> **SET EXERCISE**: Copy every record below exactly.

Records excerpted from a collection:
───

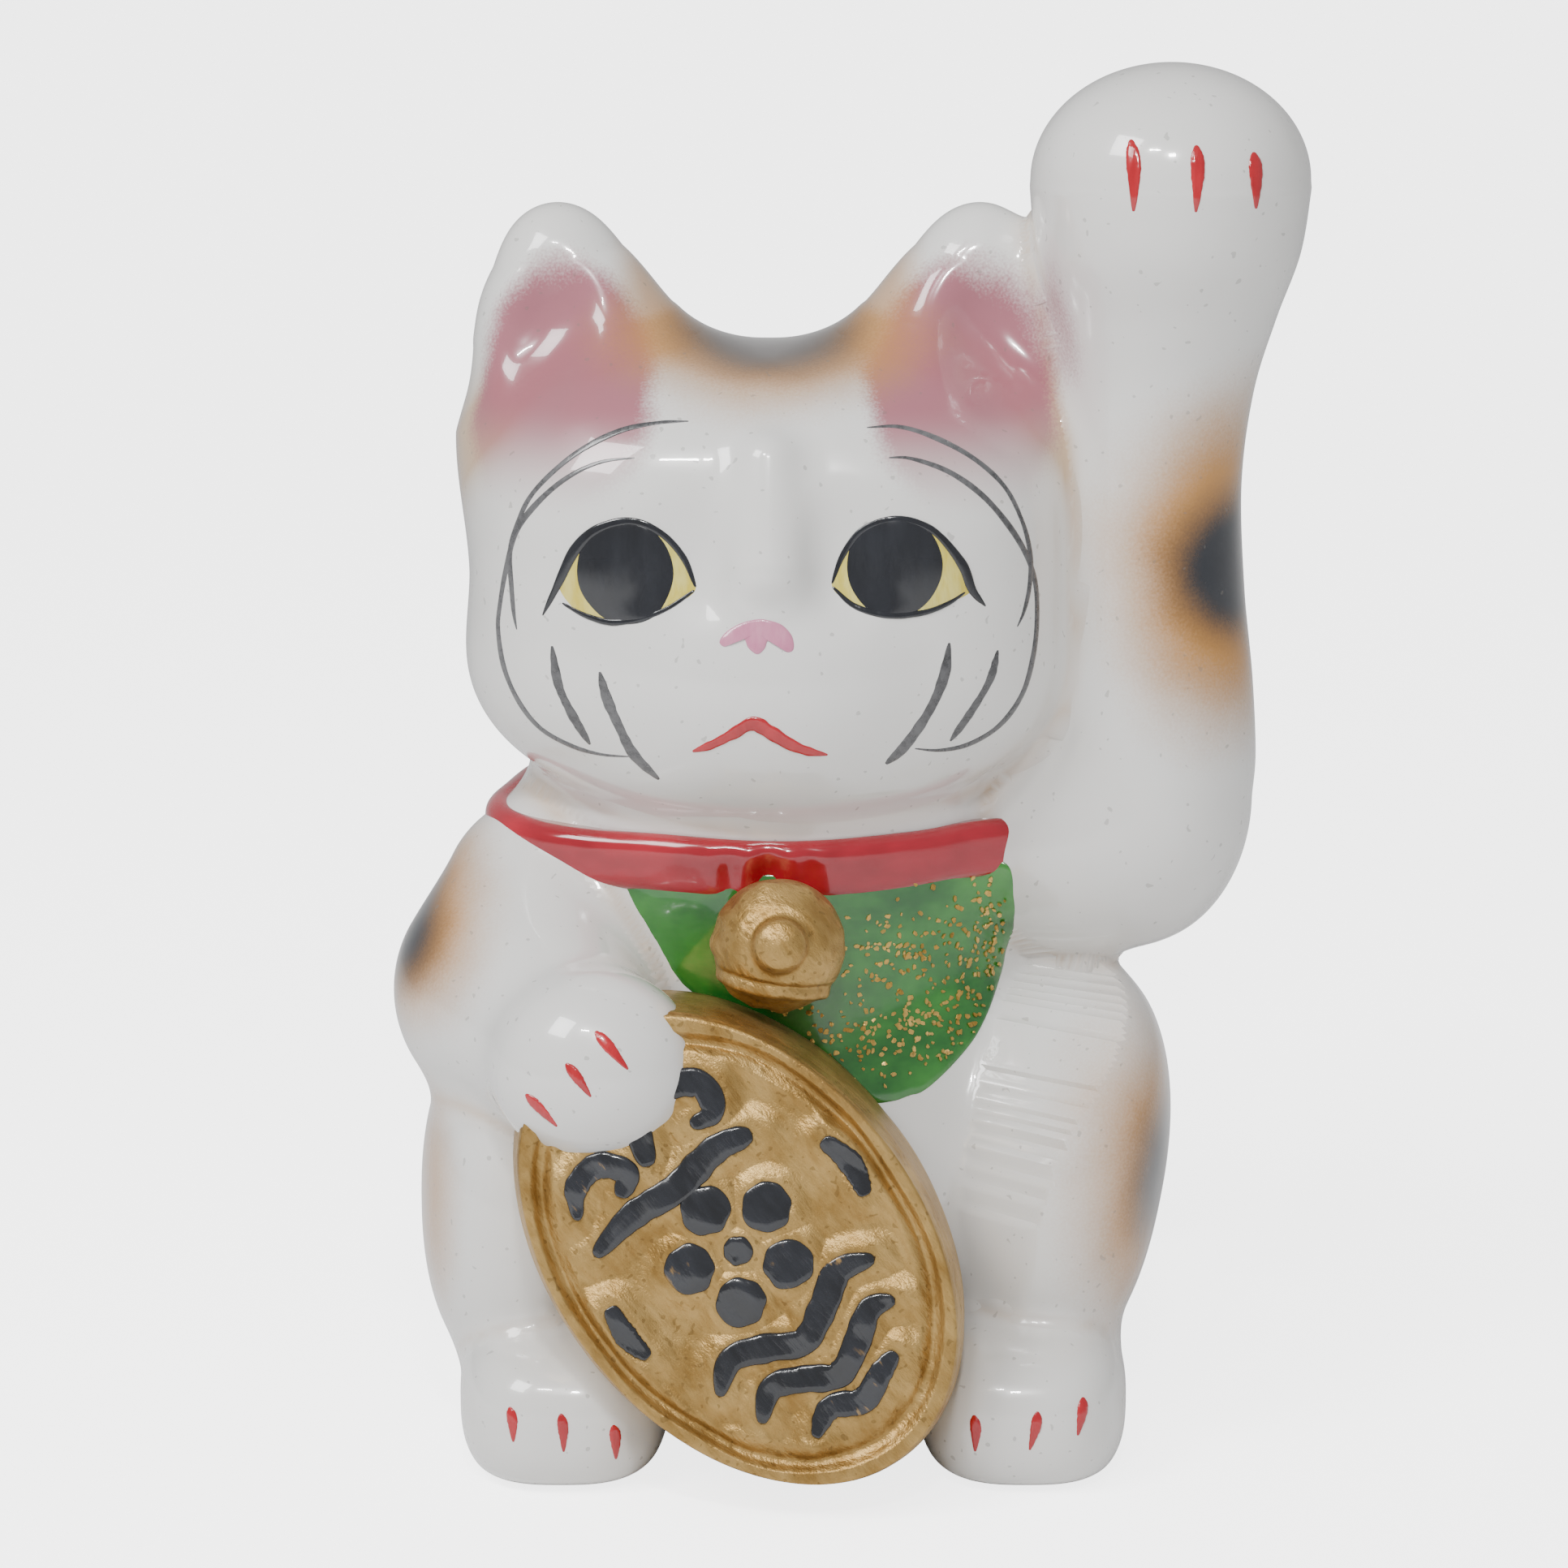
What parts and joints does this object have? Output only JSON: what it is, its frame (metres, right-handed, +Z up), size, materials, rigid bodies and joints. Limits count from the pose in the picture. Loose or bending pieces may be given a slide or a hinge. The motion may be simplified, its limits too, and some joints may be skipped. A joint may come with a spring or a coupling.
{
  "type": "beckoning cat figurine",
  "caption": "Glazed ceramic beckoning cat coin bank: one foreleg raised high, the other on an oval coin, with collar, bell, bib, coin slot and base stopper.",
  "frame": {"origin": "on the flat base, under the neck, midway between the two ears' roots to within 2 mm", "axes": "+Z up through the head, -Y the way the cat faces, +X towards its raised left foreleg"},
  "size_m": [0.1355, 0.1161, 0.2092],
  "materials": {
    "white_glaze": "clear gloss glaze over white earthenware, airbrushed tan and slate patches",
    "red_enamel": "gloss overglaze enamel, dark red",
    "green_enamel": "gloss brushed enamel with gold flakes",
    "gold_paint": "satin cold gold paint over the glaze",
    "stopper_rubber": "matt, grey"
  },
  "bodies": {
    "figurine": {"body_shell": "white_glaze", "head_shell": "white_glaze", "right_ear": "white_glaze", "left_ear": "white_glaze", "raised_foreleg": "white_glaze", "lowered_foreleg": "white_glaze", "right_hind_foot": "white_glaze", "left_hind_foot": "white_glaze", "tail": "white_glaze", "collar": "red_enamel", "bib": "green_enamel", "bell": "gold_paint", "koban_coin": "gold_paint"},
    "stopper": {"base_stopper": "stopper_rubber"}
  },
  "joints": [
    {"name": "stopper_pull", "type": "slide", "parent": "figurine", "child": "stopper", "axis": [0, 0, -1], "range_m": [0, 0.03]}
  ]
}
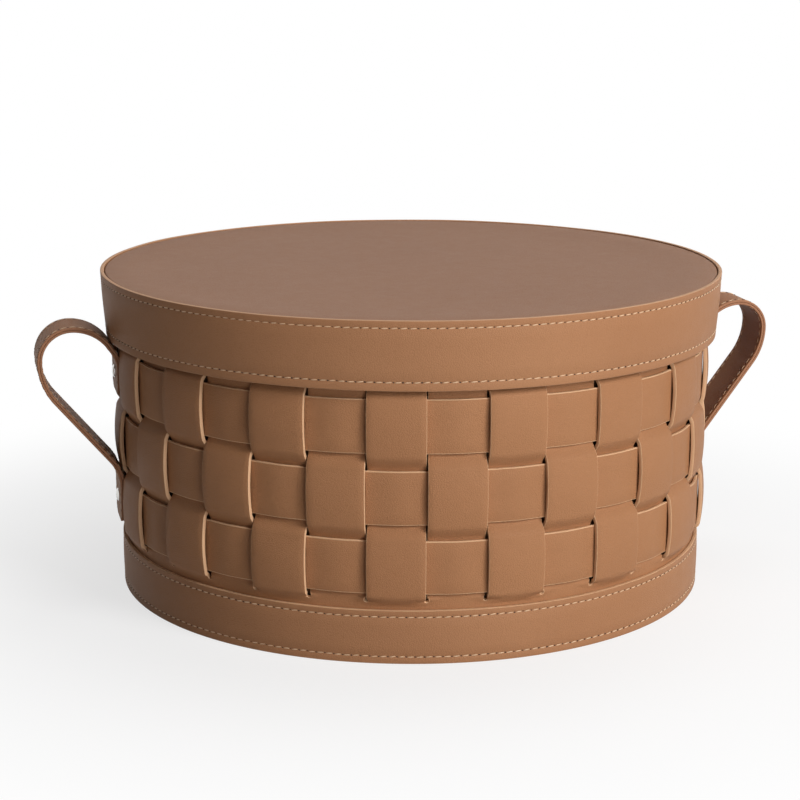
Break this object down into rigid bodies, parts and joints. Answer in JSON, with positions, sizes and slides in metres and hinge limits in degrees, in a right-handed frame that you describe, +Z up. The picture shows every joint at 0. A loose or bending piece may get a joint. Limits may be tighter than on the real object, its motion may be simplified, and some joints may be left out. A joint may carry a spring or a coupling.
{
  "type": "storage basket",
  "caption": "Round lidded storage basket: leather strips woven round a stiff shell, stitched bands, two riveted strap handles and a lift-off lid.",
  "frame": {"origin": "middle of the underside, on the surface the basket stands on", "axes": "+Z up, +X from the left handle to the right handle, -Y the side without handles that the picture shows turned a little to its left"},
  "size_m": [0.4852, 0.4, 0.205],
  "materials": {
    "wall_leather": "fine-grained tan leather, satin, with paler cut edges",
    "band_leather": "smooth tan leather, satin, sewn along both edges with pale thread",
    "lid_leather": "smooth tan leather over a board, satin",
    "handle_leather": "two plies of tan leather sewn along both edges, painted edges",
    "base_leather": "plain brown leather",
    "board": "bare thin fibreboard, hidden",
    "lining": "matt brushed lining cloth",
    "rivet_metal": "polished silver-coloured rivets"
  },
  "bodies": {
    "basket": {"underside_cover": "base_leather", "base_board": "board", "floor_lining": "lining", "wall_shell": "board", "wall_lining": "lining", "wall_panel": "wall_leather", "woven_strap_lower": "wall_leather", "woven_strap_middle": "wall_leather", "woven_strap_upper": "wall_leather", "base_band": "band_leather", "rim_band": "band_leather", "handle_right_outer_ply": "handle_leather", "handle_right_inner_ply": "handle_leather", "handle_left_outer_ply": "handle_leather", "handle_left_inner_ply": "handle_leather", "rivet_caps": "rivet_metal", "rivet_backs": "rivet_metal"},
    "lid": {"lid_band": "band_leather", "lid_hoop": "board", "lid_side_lining": "lining", "lid_board": "board", "lid_top_lining": "lining", "lid_cover": "lid_leather"}
  },
  "joints": [
    {"name": "lid_lift", "type": "slide", "parent": "basket", "child": "lid", "axis": [0, 0, 1], "range_m": [0, 0.11]}
  ]
}
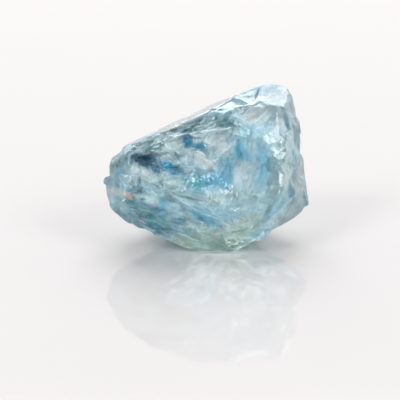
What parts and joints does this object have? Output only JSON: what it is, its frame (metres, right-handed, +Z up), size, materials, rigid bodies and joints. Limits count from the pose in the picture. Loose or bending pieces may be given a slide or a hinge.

───

> **SOLUTION BELOW**:
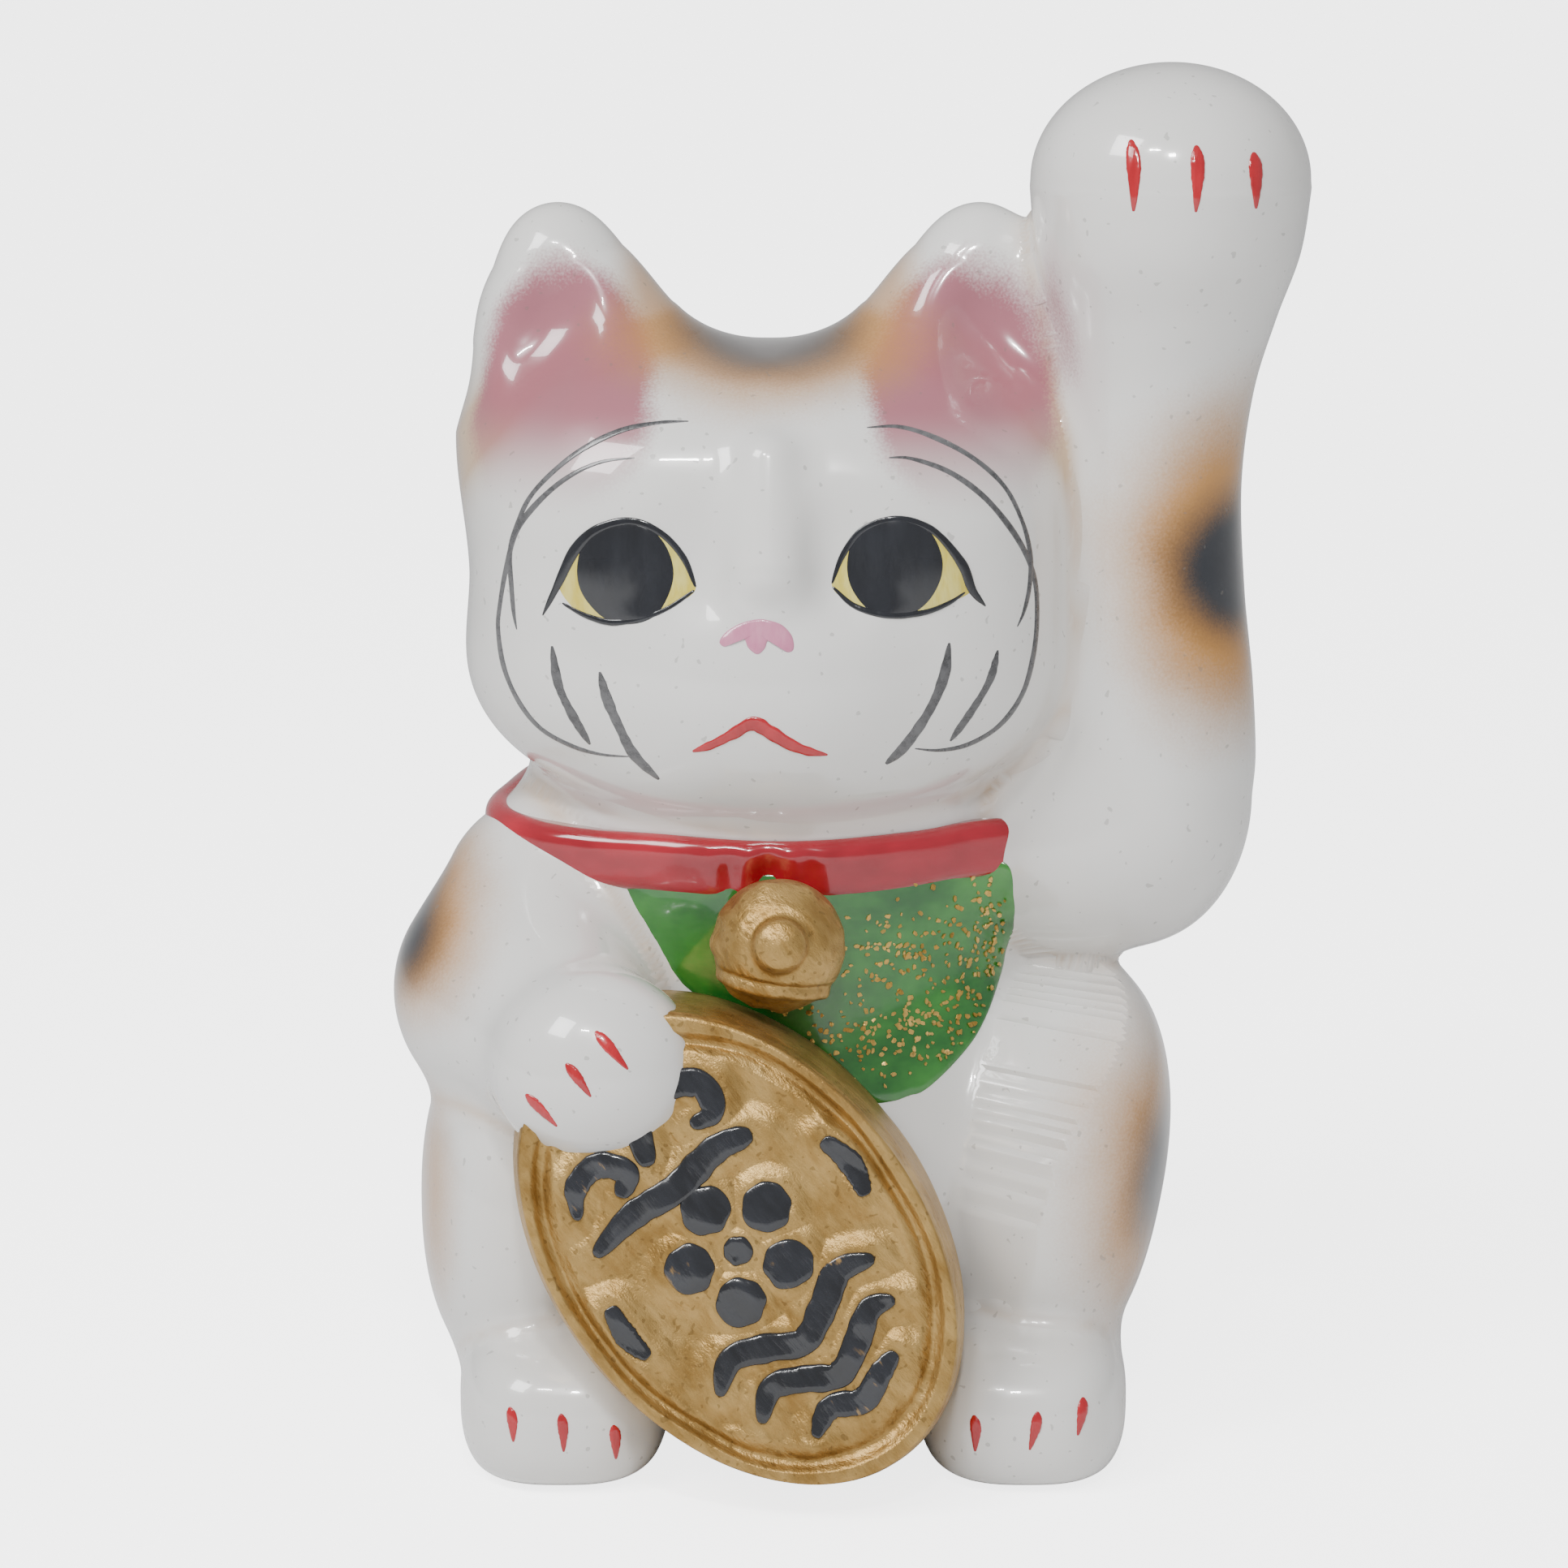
What parts and joints does this object have? Output only JSON: what it is, its frame (metres, right-handed, +Z up), size, materials, rigid bodies and joints. Limits count from the pose in the picture. Loose or bending pieces may be given a slide or a hinge. The motion may be simplified, its limits too, and some joints may be skipped. A joint may come with a spring or a coupling.
{
  "type": "beckoning cat figurine",
  "caption": "Glazed ceramic beckoning cat coin bank: one foreleg raised high, the other on an oval coin, with collar, bell, bib, coin slot and base stopper.",
  "frame": {"origin": "on the flat base, under the neck, midway between the two ears' roots to within 2 mm", "axes": "+Z up through the head, -Y the way the cat faces, +X towards its raised left foreleg"},
  "size_m": [0.1355, 0.1161, 0.2092],
  "materials": {
    "white_glaze": "clear gloss glaze over white earthenware, airbrushed tan and slate patches",
    "red_enamel": "gloss overglaze enamel, dark red",
    "green_enamel": "gloss brushed enamel with gold flakes",
    "gold_paint": "satin cold gold paint over the glaze",
    "stopper_rubber": "matt, grey"
  },
  "bodies": {
    "figurine": {"body_shell": "white_glaze", "head_shell": "white_glaze", "right_ear": "white_glaze", "left_ear": "white_glaze", "raised_foreleg": "white_glaze", "lowered_foreleg": "white_glaze", "right_hind_foot": "white_glaze", "left_hind_foot": "white_glaze", "tail": "white_glaze", "collar": "red_enamel", "bib": "green_enamel", "bell": "gold_paint", "koban_coin": "gold_paint"},
    "stopper": {"base_stopper": "stopper_rubber"}
  },
  "joints": [
    {"name": "stopper_pull", "type": "slide", "parent": "figurine", "child": "stopper", "axis": [0, 0, -1], "range_m": [0, 0.03]}
  ]
}
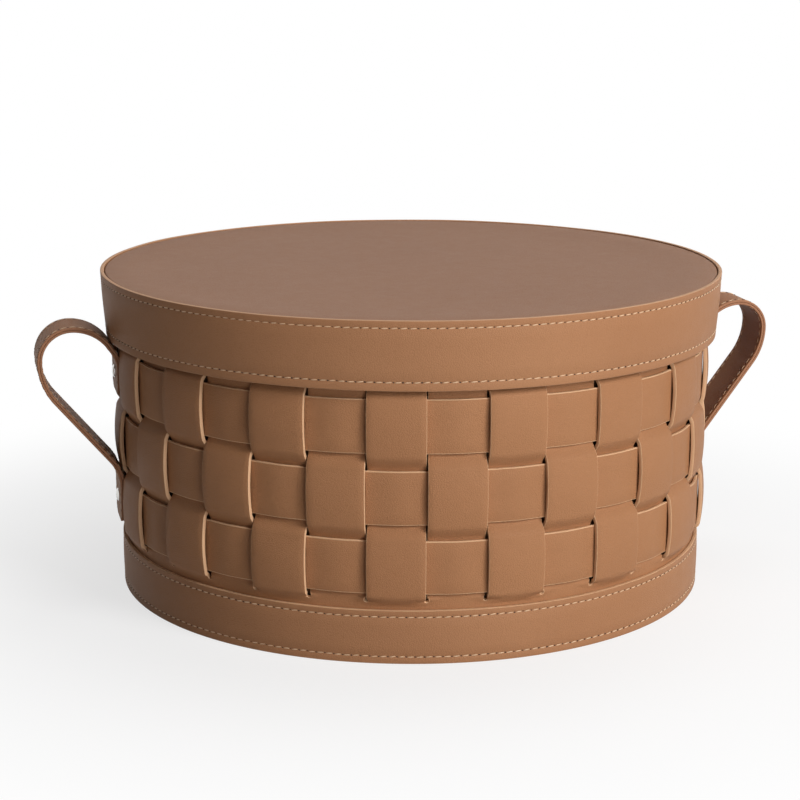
Break this object down into rigid bodies, parts and joints. Answer in JSON, with positions, sizes and slides in metres and hinge limits in degrees, in a right-handed frame that you describe, +Z up. The picture shows every joint at 0. A loose or bending piece may get a joint. Limits may be tighter than on the real object, its motion may be simplified, and some joints may be left out. A joint may carry a spring or a coupling.
{
  "type": "storage basket",
  "caption": "Round lidded storage basket: leather strips woven round a stiff shell, stitched bands, two riveted strap handles and a lift-off lid.",
  "frame": {"origin": "middle of the underside, on the surface the basket stands on", "axes": "+Z up, +X from the left handle to the right handle, -Y the side without handles that the picture shows turned a little to its left"},
  "size_m": [0.4852, 0.4, 0.205],
  "materials": {
    "wall_leather": "fine-grained tan leather, satin, with paler cut edges",
    "band_leather": "smooth tan leather, satin, sewn along both edges with pale thread",
    "lid_leather": "smooth tan leather over a board, satin",
    "handle_leather": "two plies of tan leather sewn along both edges, painted edges",
    "base_leather": "plain brown leather",
    "board": "bare thin fibreboard, hidden",
    "lining": "matt brushed lining cloth",
    "rivet_metal": "polished silver-coloured rivets"
  },
  "bodies": {
    "basket": {"underside_cover": "base_leather", "base_board": "board", "floor_lining": "lining", "wall_shell": "board", "wall_lining": "lining", "wall_panel": "wall_leather", "woven_strap_lower": "wall_leather", "woven_strap_middle": "wall_leather", "woven_strap_upper": "wall_leather", "base_band": "band_leather", "rim_band": "band_leather", "handle_right_outer_ply": "handle_leather", "handle_right_inner_ply": "handle_leather", "handle_left_outer_ply": "handle_leather", "handle_left_inner_ply": "handle_leather", "rivet_caps": "rivet_metal", "rivet_backs": "rivet_metal"},
    "lid": {"lid_band": "band_leather", "lid_hoop": "board", "lid_side_lining": "lining", "lid_board": "board", "lid_top_lining": "lining", "lid_cover": "lid_leather"}
  },
  "joints": [
    {"name": "lid_lift", "type": "slide", "parent": "basket", "child": "lid", "axis": [0, 0, 1], "range_m": [0, 0.11]}
  ]
}
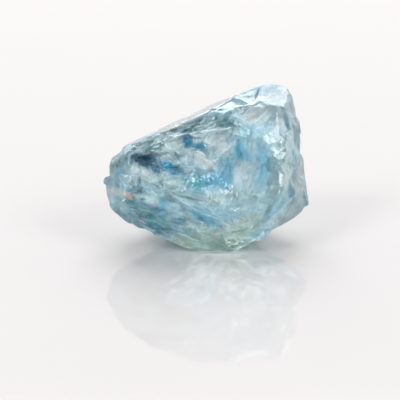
What parts and joints does this object have? Output only JSON: what it is, its frame (metres, right-handed, +Z up), size, materials, rigid bodies and joints. Limits count from the pose in the picture. Loose or bending pieces may be given a slide or a hinge.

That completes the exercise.